How is the architecture of WebNN?
The WebNN API enables web browsers to leverage native machine learning capabilities provided by the underlying operating system. By implementing a hardware-agnostic abstraction layer, the API allows JavaScript frameworks to access advanced machine learning features without depending on platform-specific implementations. Neural networks in WebNN are represented as computational graphs composed of mathematical operations, which form the foundation for computer vision, natural language processing, and other machine learning applications.
Architecture
What operating systems does WebNN support?
WebNN currently supports Windows, Android, ChromeOS, and macOS. The availability of WebNN operations may vary depending on the device type (CPU, GPU, NPU) and operating system. Progress is ongoing, so your patience is appreciated.
See also: WebNN Browser Compatibility
What WebNN backends are currently supported?
Find WebNN backends support details: LiteRT, DirectML and Core ML
Can I use WebNN API on PC desktop?
The WebNN API runs on common computing devices and operating systems. Performance testing shows effective operation on:
- Current-generation laptops (e.g., devices with Intel Core Ultra mobile processors)
- Modern smartphones (e.g., Google Pixel 3 class devices)
The API is platform-independent and integrates with major ML acceleration frameworks:
- Windows: DirectML
- ChromeOS: LiteRT
- Linux: LiteRT
- Android: LiteRT
- Apple platforms: CoreML
The API automatically leverages available hardware acceleration features, including CPU parallel processing, GPU compute capabilities, and dedicated ML accelerators, while maintaining hardware abstraction. Developers can tune performance parameters without managing specific hardware details.
See also: WebNN Browser Compatibility
What is the right level of abstraction for neural network operations?
Neural network operations are mathematical functions used in machine learning frameworks. Modern frameworks support approximately 100 standard operations (convolution, matrix multiplication, reductions, normalizations) with some frameworks offering additional variants.

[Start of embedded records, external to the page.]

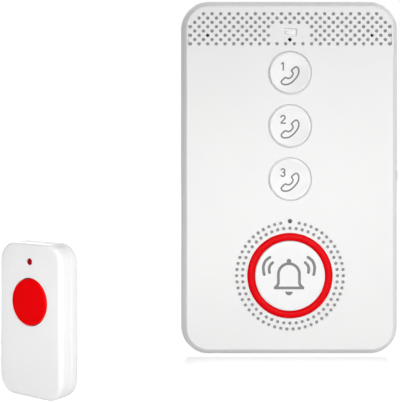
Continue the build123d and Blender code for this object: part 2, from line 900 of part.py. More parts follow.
def make_panel_parts():
    parts = {
        "front_cover": make_front_cover(),
        "rear_cover": make_rear_cover(),
        "cover_screws": make_cover_screws(),
        "main_board": make_board(),
        "control_chips": make_control_chips(),
        "board_leds": make_leds(),
        "status_window": make_status_window(),
        "alarm_indicator": make_indicator(),
        "speaker_mesh": make_speaker_mesh(),
        "speaker_frame": make_speaker_frame(),
        "speaker_cone": make_speaker_cone(),
        "microphone": make_microphone(),
        "microphone_gasket": make_microphone_gasket(),
        "battery": make_battery(),
        "battery_connector": make_battery_connector(),
        "sim_socket": make_sim_socket(),
        "radio_module": make_radio_module(),
        "antenna": make_antenna(),
        "usb_socket": make_usb_socket(),
        "power_switch_body": make_power_switch_body(),
        "power_switch": make_power_switch(),
        "sos_ring": make_sos_ring(),
        "light_diffuser": make_light_diffuser(),
        "sos_button": make_sos_button(),
        "sos_switch": make_switch(sos_z, sos_switch_width, sos_plunger_width),
        "sos_plunger": make_plunger(sos_z, sos_plunger_width, sos_travel),
    }
    for number, z in enumerate(call_heights(), start=1):
        parts[f"call_button_{number}"] = make_call_button(z)
        parts[f"call_switch_{number}"] = make_switch(z, call_switch_width, call_plunger_width)
        parts[f"call_plunger_{number}"] = make_plunger(z, call_plunger_width, call_travel)
    return parts


def make_pendant_parts():
    place = pendant_place()
    pieces = {
        "pendant_front": make_pendant_front(),
        "pendant_rear": make_pendant_rear(),
        "pendant_board": make_pendant_board(),
        "pendant_switch": make_pendant_switch(),
        "pendant_plunger": make_pendant_plunger(),
        "pendant_button": make_pendant_button(),
        "pendant_lens": make_pendant_lens(),
        "pendant_cell": make_pendant_cell(),
        "pendant_cell_clip": make_pendant_clip(),
    }
    return {name: place * piece for name, piece in pieces.items()}


def main():
    os.makedirs("parts", exist_ok=True)
    parts = make_panel_parts() | make_pendant_parts()
    for name, shape in parts.items():
        shape.label = name
        export_step(shape, f"parts/{name}.step")


main()
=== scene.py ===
import json
import math

import bmesh
import bpy
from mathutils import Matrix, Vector


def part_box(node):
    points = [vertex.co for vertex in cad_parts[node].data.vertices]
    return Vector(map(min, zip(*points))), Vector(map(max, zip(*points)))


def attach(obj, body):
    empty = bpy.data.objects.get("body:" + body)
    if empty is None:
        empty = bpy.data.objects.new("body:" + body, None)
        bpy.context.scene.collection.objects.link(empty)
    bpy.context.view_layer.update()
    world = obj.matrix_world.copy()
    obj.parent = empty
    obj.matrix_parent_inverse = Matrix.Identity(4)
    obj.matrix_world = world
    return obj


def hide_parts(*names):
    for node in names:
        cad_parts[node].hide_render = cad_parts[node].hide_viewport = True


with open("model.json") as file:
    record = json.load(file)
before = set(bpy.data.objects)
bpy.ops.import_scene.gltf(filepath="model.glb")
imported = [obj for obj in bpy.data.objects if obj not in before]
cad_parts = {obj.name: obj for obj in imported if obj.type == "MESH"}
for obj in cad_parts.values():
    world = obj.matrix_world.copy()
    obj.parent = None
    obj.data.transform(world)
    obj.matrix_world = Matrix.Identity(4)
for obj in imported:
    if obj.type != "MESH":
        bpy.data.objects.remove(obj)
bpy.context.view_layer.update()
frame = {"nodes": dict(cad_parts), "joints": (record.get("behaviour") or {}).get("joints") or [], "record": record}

MM = 0.001

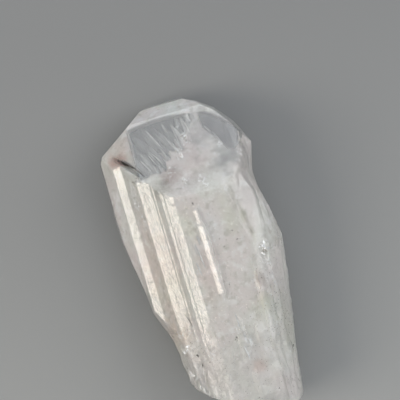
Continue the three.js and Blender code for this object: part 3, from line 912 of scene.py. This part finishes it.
def skin_material():
    """The clear crystal: plain transmission, refraction and a faint absorption, polished or etched by place."""
    m = Nodes("danburite")
    shader = m.shader
    # The base colour greys over the right-hand window as painted shade.
    m.put(m.blend(m.value_of("painted_window_shade"), SKIN_COLOUR, PAINTED_WINDOW_SHADE_COLOUR), shader.inputs["Base Color"])
    shader.inputs["IOR"].default_value = DANBURITE_IOR
    shader.inputs["Transmission Weight"].default_value = TRANSMITTED
    etched, pitted = m.value_of("etched"), m.value_of("pitted")
    m.put(m.sum(m.ramp(pitted, 0, 0.3, 0.05, 0.12), 0.24, etched), shader.inputs["Roughness"])
    grain = m.noise(0.4, 3, 11)
    pits = m.ramp(m.noise(0.26, 2, 12), 0.54, 0.64)
    rough = m.sum(m.ramp(pitted, 0, 0.3, 0.08, 0.3), 1.4, etched)
    height = m.sum(0.0, grain, rough)
    height = m.sum(height, pits, m.sum(0.0, -0.9, pitted))
    bump = m.add("Bump", Height=height)
    bump.inputs["Strength"].default_value = 1.0
    bump.inputs["Distance"].default_value = GRAIN_DEPTH
    m.put(bump.outputs["Normal"], shader.inputs["Normal"])
    absorb = m.add("VolumeAbsorption")
    absorb.inputs["Color"].default_value = ABSORBING_COLOUR
    absorb.inputs["Density"].default_value = ABSORBING_DENSITY
    m.put(absorb.outputs["Volume"], m.tree.nodes["Material Output"].inputs["Volume"])
    return m.material


def cloud_material():
    """Milky mineral: rosy and greenish by turns, with whiter veils, duller spots and fine grain."""
    m = Nodes("cloud")
    colour = CLOUD_COLOUR
    for size, detail, seed, start, end, over in CLOUD_LAYERS:
        colour = m.blend(m.ramp(m.noise(size, detail, seed), start, end), colour, over)
    # The tints also carry light and shade painted on the cloud.
    tint_and_painted_shading = m.add("Attribute", attribute_name="tint_and_painted_shading").outputs["Color"]
    m.put(m.blend(1.0, colour, tint_and_painted_shading, "MULTIPLY"), m.shader.inputs["Base Color"])
    m.shader.inputs["Roughness"].default_value = 0.8
    m.shader.inputs["Specular IOR Level"].default_value = 0.0
    return m.material


def grainy_material(name, colour, roughness):
    """A colour that is a little darker in places, and darker still where the shade is low."""
    m = Nodes(name)
    dull = tuple(c * 0.75 for c in colour)
    uneven = m.blend(m.noise(0.5, 3, 7), colour, dull)
    m.put(m.blend(m.value_of("shade"), (0, 0, 0), uneven), m.shader.inputs["Base Color"])
    m.shader.inputs["Roughness"].default_value = roughness
    return m.material


def wisp_material():
    return grainy_material("wisps", (1.0, 1.0, 0.98), 0.6)


def flake_material(name):
    return grainy_material(name, (0.94, 0.97, 1.0), 0.2)


# Grey of broken facets, dark grains and cracks, and painted shadow among the bright flakes.
def shard_and_shadow_material():
    return grainy_material("shards_and_shadows", (0.40, 0.385, 0.355), 0.5)


def speck_material():
    return grainy_material("specks", (0.06, 0.05, 0.045), 0.6)


def stain_material():
    """Nearly black, and rusty where the shade is high."""
    m = Nodes("stain")
    m.put(m.blend(m.value_of("shade"), STAIN_DARK, STAIN_RUSTY), m.shader.inputs["Base Color"])
    m.shader.inputs["Roughness"].default_value = 0.6
    return m.material


# ---------- The floor ----------
AIR_GAP = 0.02 * MM  # keeps the floor and the clear foot from being one optical surface
FLOOR_SIZE = 3  # metres
FLOOR_FADE = 0.045  # metres from the middle to where the floor's shade stops changing


def floor_material():
    """Matt grey card, with painted shade that makes it a little darker beyond the tip."""
    m = Nodes("floor")
    middle = m.add("SeparateXYZ")
    m.put(m.add("TexCoord").outputs["Object"], middle.inputs["Vector"])
    far = m.ramp(middle.outputs["Y"], -FLOOR_FADE, FLOOR_FADE)
    m.put(m.blend(far, (0.270, 0.278, 0.277), (0.190, 0.196, 0.199)), m.shader.inputs["Base Color"])
    m.shader.inputs["Roughness"].default_value = 0.9
    return m.material


def make_floor():
    bpy.ops.mesh.primitive_plane_add(size=FLOOR_SIZE, location=(0, 0, -AIR_GAP))
    floor = bpy.context.object
    floor.name = "floor"
    floor.data.materials.append(floor_material())


make_camera()
make_lights()
make_floor()
front = Front(make_crystal())
make_cloud()
make_wisps()
make_scratches(front)
make_flakes(front)
make_shards_and_shadows(front)
make_specks(front)
make_stain(front)
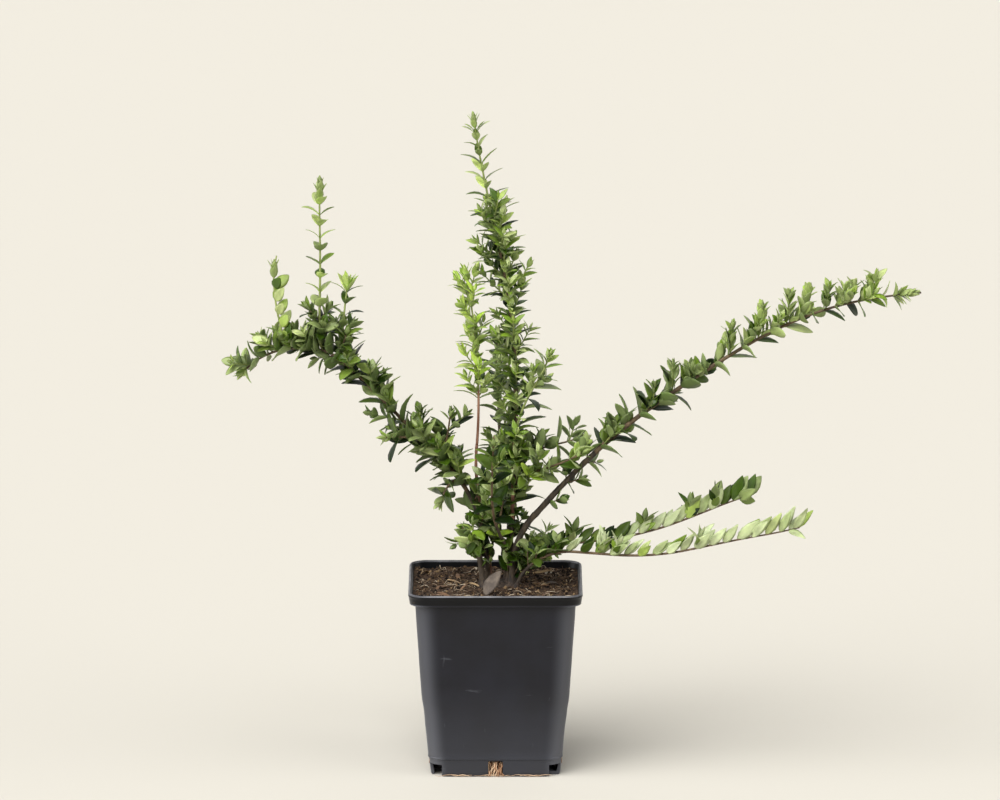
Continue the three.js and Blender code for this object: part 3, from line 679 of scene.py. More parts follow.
def grow(shoot, number, part, start):
    """A mass: its stem, then at each axil a leaf and often a sprig."""
    path, habit, look, end = shoot["path"], part["habit"], part["look"], part["to"]
    home = (part["node"], path, part["reach"], shoot["name"])
    dim = dict(look, side="deep", young="mid")
    pairs = max(1, round((end - start) * path.length / look["pace"]))
    crowned = 1 - look["tip_place"] / path.length
    for i in range(pairs):
        place = 1 - (1 - (i + PAIR_PLACE) / pairs) ** look["crowd"]
        share = mix(start, end, place)
        if share > crowned and habit != "comb" or place < look["bare"]:
            continue
        turn = (i % 2) * (math.pi / 2) + TURN_VARIES * roll(number, i, 2)
        age = max(0.0, (share - YOUNG_FROM) / (1 - YOUNG_FROM))
        youth = mix(0.72, 1.12, share) if habit == "comb" else mix(1, YOUNG_LEAF, age)
        thicket = place < look["thicket"]
        for side in (0, 1):
            key = (number, i, side)
            around = turn + side * math.pi
            if "comb" in look:
                middle, spread = look["comb"]
                around = math.radians(middle + spread * (1 - 2 * side))
                around += (i % 2 - 0.5) * math.radians(COMB_SWAY)
            opening = look["open"] + LEAF_OPEN_VARIES * (roll(*key, 4) - 0.5)
            if habit == "upright":
                opening *= mix(1, TIP_OPEN, age)
            tint = varied(tint_at(look, share, place, roll(number, i, 13)), roll(*key, 8))
            axil = path.at(share + AXIL / path.length)
            above = float(outward(axil, around, 90, 0)[2])
            if above > -0.5 or roll(*key, 9) < look["below"]:
                size = look["leaf"] * youth * mix(*LEAF_VARIES, roll(*key, 3))
                grow_leaf(home, path.at(share), around, mix(*shoot["thick"], share), opening,
                          look["lift"], size, look, tint, key)
            often = look["often"]
            chance = 1 if thicket else mix(often, look.get("above", often), max(0.0, above))
            if share <= look["twigs_end"] and roll(*key, 5) < chance:
                length = look["twig"] * youth * mix(*TWIG_VARIES, roll(*key, 6))
                sprig(home, axil, around, dim if thicket else look, length, key)
    if end == 1:
        crown(home, path.at(crowned), look, (number, 99), look["lift"], look["spire"])
    start -= SINK / path.length
    red = max(start, look["red"])
    girth = taper(*shoot["thick"], path)
    for kind, low, high in (("red", start, red),
                            ("green" if look["green"] else "wood", red, end)):
        if high > low:
            twig_heaps[kind].add(*tube(path, low, high, girth, 8, 2.0), node=part["node"])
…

When designing WebNN operations, we considered decomposing high-level functions into basic mathematical operations. While this would reduce the number of defined operations, it would make networks more verbose and risk losing hardware-level optimizations. Modern platforms provide built-in optimizations for common operations like convolutions and recurrent networks.
WebNN therefore implements both the standard functions and all the smaller operations making up the functions in the spec. This preserves access to platform-specific optimizations while enabling construction of new functions using decomposed operations.
What alternatives have been considered?
WebGPU provides a web API abstraction over graphics hardware that can be used to implement GPU-accelerated neural network operations. Major JavaScript ML frameworks like TensorFlow.js and ONNX Runtime Web currently use WebGPU as a backend. Instead of adopting WebNN, one alternative is to continue using these graphics-based frameworks for ML workloads on the web.
However, this approach has two significant limitations:
- Limited Hardware Optimization
WebGPU’s graphics abstraction layer cannot fully utilize hardware-specific optimizations and special instructions available at the OS level. While GPU manufacturers continue to innovate with ML-specific hardware features, these performance improvements may not be accessible through generic graphics pipeline interfaces.
- Conformance Challenges
The diverse hardware ecosystem and multiple driver versions make it difficult to ensure consistent and accurate results across different devices when implementing neural network operations through graphics frameworks. Operating systems traditionally excel at hardware conformance testing and quality assurance - crucial capabilities for ML frameworks, especially in critical applications like healthcare and industrial processes where result accuracy is paramount.